Unit 4 Assignment: Categorization Analytics
Outcomes addressed in this activity:
Analyze categorical situations in data analysis.
Apply statistical methods to data sets in order to create categories.
Interpret the results of categorical models.
IT527-4: Construct useable and effective data analytics models incorporating industry-recognized software and standard algorithms.
This Assignment will enable you to practice categorization analytics in R Studio. Specifically, you will create and then interpret a k-Means model.

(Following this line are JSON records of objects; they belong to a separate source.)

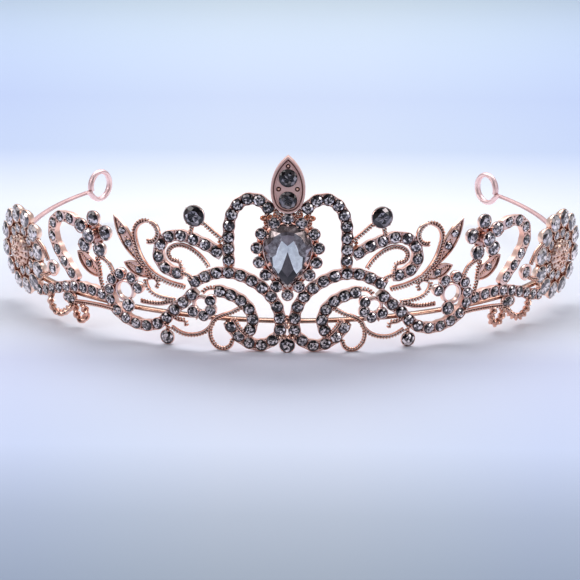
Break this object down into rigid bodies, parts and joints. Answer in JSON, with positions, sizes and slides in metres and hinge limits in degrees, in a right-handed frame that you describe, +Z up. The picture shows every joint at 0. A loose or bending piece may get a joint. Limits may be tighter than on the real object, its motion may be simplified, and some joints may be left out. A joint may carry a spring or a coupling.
{
  "type": "tiara",
  "caption": "Openwork bridal tiara of scrolled rose-gold strips and twisted wires set with smoky round stones round a pear drop, on a thin open headband with end loops.",
  "frame": {"origin": "on the table under the middle of the bounding box", "axes": "+X across the tiara towards the viewer's right, +Y from the decorated front to the open back, +Z up"},
  "size_m": [0.143, 0.1128, 0.0444],
  "materials": {
    "rose_gold": "polished rose-gold plating",
    "smoke_glass": "foil-backed faceted glass, smoky grey",
    "pear_glass": "foil-backed faceted glass, pale blue-grey to dark grey"
  },
  "bodies": {
    "root": {"headband": "rose_gold", "end_loop_left": "rose_gold", "end_loop_right": "rose_gold", "pear_setting": "rose_gold", "halo_cups": "rose_gold", "finial_plate": "rose_gold", "finial_beads": "rose_gold", "base_cup": "rose_gold", "centre_ties": "rose_gold", "pear_stone": "pear_glass", "halo_stones": "smoke_glass", "finial_stones": "smoke_glass", "base_stone": "smoke_glass", "shoulder_scroll_left": "rose_gold", "inner_scroll_left": "rose_gold", "lower_swag_left": "rose_gold", "long_sweep_left": "rose_gold", "side_strip_left": "rose_gold", "lyre_arch_left": "rose_gold", "spiral_scroll_left": "rose_gold", "side_arch_left": "rose_gold", "crozier_rope_left": "rose_gold", "front_ropes_left": "rose_gold", "side_ropes_left": "rose_gold", "eyelet_ring_left": "rose_gold", "ring_rosette_left": "rose_gold", "flower_setting_left": "rose_gold", "medallion_left": "rose_gold", "bezel_cups_left": "rose_gold", "leaves_left": "rose_gold", "strip_stones_left": "smoke_glass", "flower_stones_left": "smoke_glass", "medallion_petals_left": "smoke_glass", "medallion_stones_left": "smoke_glass", "bezel_stones_left": "smoke_glass", "leaf_stones_left": "smoke_glass", "shoulder_scroll_right": "rose_gold", "inner_scroll_right": "rose_gold", "lower_swag_right": "rose_gold", "long_sweep_right": "rose_gold", "side_strip_right": "rose_gold", "lyre_arch_right": "rose_gold", "spiral_scroll_right": "rose_gold", "side_arch_right": "rose_gold", "crozier_rope_right": "rose_gold", "front_ropes_right": "rose_gold", "side_ropes_right": "rose_gold", "eyelet_ring_right": "rose_gold", "ring_rosette_right": "rose_gold", "flower_setting_right": "rose_gold", "medallion_right": "rose_gold", "bezel_cups_right": "rose_gold", "leaves_right": "rose_gold", "strip_stones_right": "smoke_glass", "flower_stones_right": "smoke_glass", "medallion_petals_right": "smoke_glass", "medallion_stones_right": "smoke_glass", "bezel_stones_right": "smoke_glass", "leaf_stones_right": "smoke_glass"}
  },
  "joints": []
}
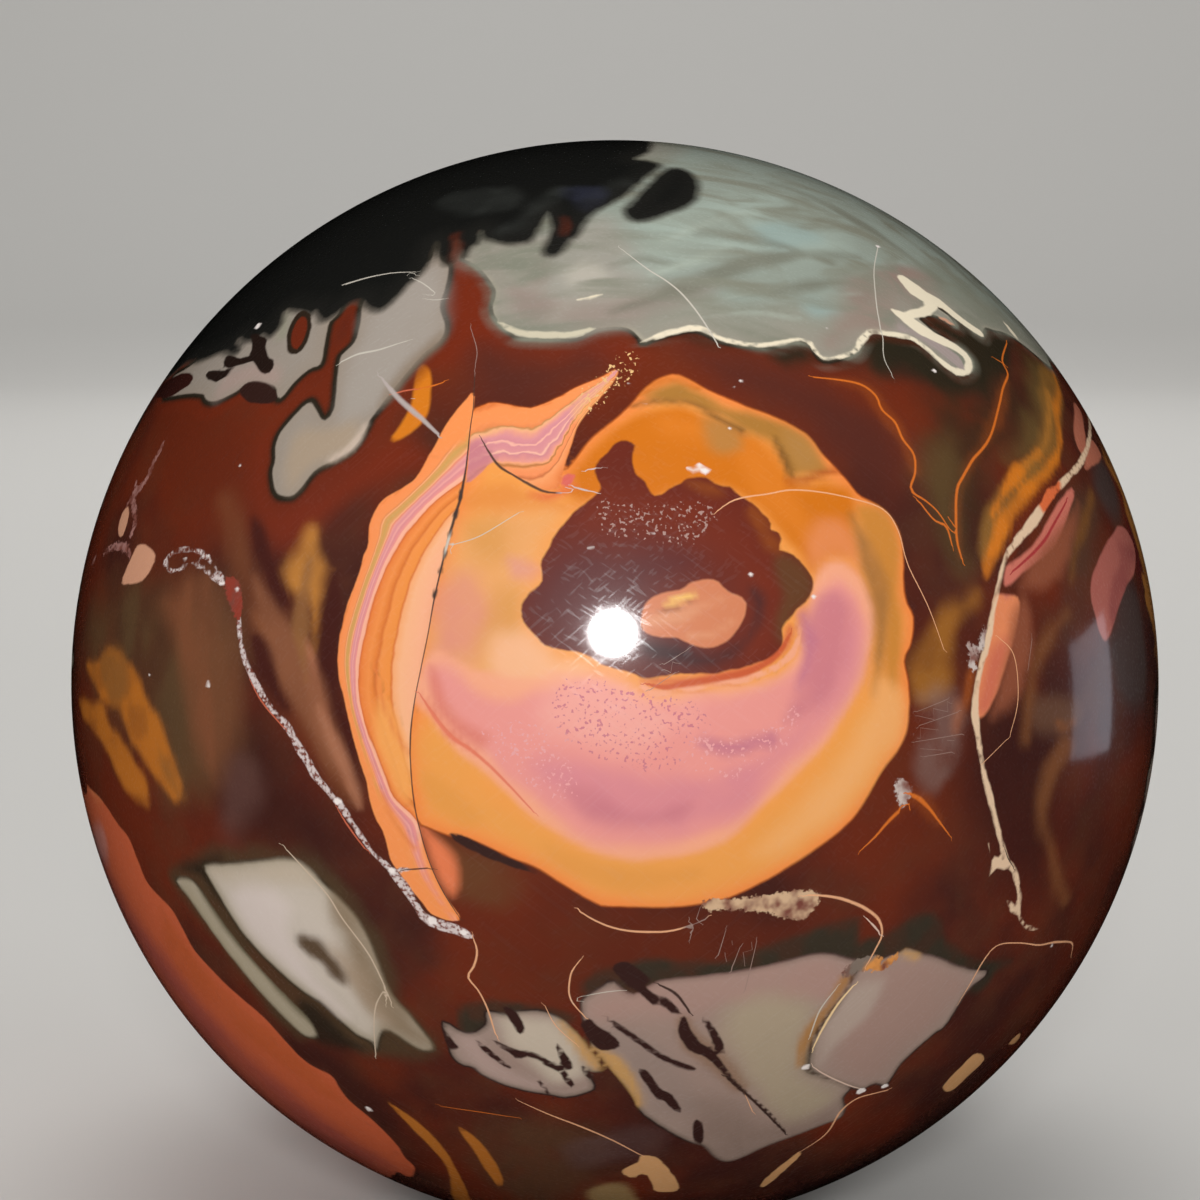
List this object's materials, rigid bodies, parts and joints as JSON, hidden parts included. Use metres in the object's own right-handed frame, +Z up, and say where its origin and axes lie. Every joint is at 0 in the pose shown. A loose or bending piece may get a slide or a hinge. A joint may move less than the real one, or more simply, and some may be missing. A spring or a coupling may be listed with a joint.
{
  "type": "polychrome jasper sphere",
  "caption": "Polished ball of polychrome jasper, one solid stone patterned in red-brown, orange, pink, grey-green and black, resting on a tiny flat.",
  "frame": {"origin": "centre of the small flat that the stone rests on, at its lowest point", "axes": "+Z straight up through the stone's centre; -Y faces the viewer of the picture, and +X is the picture's right"},
  "size_m": [0.08, 0.08, 0.0798],
  "materials": {
    "polished_jasper": "polished to a mirror gloss, patterned"
  },
  "bodies": {
    "root": {"jasper_sphere": "polished_jasper"}
  },
  "joints": []
}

The Unit 4 Assignment will give you an opportunity to practice some of the analytics skills you learned in your Reading this week, and also to reflect on that learning. To fulfill the Unit 4 Assignment, complete the following steps:
Download the Heart Disease Risk comma separated values (CSV) file from Course Documents. Import it into a data frame in R Studio named Patients. In a Word document, use a screenshot to document successful completion of this step and label the screenshot appropriately.
Age: Patient’s age in years
Marital_Status: 0 = Single, Never Married; 1 = Married; 2 = Divorced; 3 = Widowed
Gender: 0=Female; 1=Male
Weight_Category: 0=Normal; 1=Overweight; 2=Obese
Cholesterol: Total cholesterol as measured by milligrams per deciliter of blood
Stress_Management: 0=Did not attend classes; 1=Did attend classes
Trait_Anxiety: A score from 0 (never anxious or stressed) to 100 (always anxious or stressed)
Create a k-means clustering model on the Patients data frame with four clusters. Show the size and centers for each of your four clusters in a centroid table. Place a screenshot into your Word document and label it. Write an explanation explaining how this size and center table would be interpreted by a data analyst.
Create a new data frame called PatientClusters and put the cluster number together with the Patient attributes into it. View this data frame in the R Studio data viewer and take a screenshot. Place it into your Word document and label it. Explain how a data analyst might use the data in this data frame.
In your Word document, classify clusters one through four as “Low Risk”, “Moderate Risk”, “High Risk”, or “Critical Risk”. Justify your classifications using the data in your k-means analysis.
Based on the data, list at least one thing that you would recommend to patients who fall into the “Critical Risk” category. Defend your recommendation with data from the analysis results.
Explain the relationship between Gender and the risk categories you assigned in Step 4 above. Use data from the k-means analysis to defend your explanation.
Prepare your Assignment submission in Microsoft Word following standard APA formatting guidelines: Double spaced, Times New Roman 12-point font, and one-inch margins on all sides. Include a title page, table of contents, and references page. You do not need to write an abstract. Label all tables and figures. Cite sources appropriately both in the text of your writing (parenthetical citations) and on your references page (full APA citation format).
For more information on APA style formatting, go to APA Style Central under Academic Tools of this course.
Also review the university policy on plagiarism. If you have any questions, please contact your professor.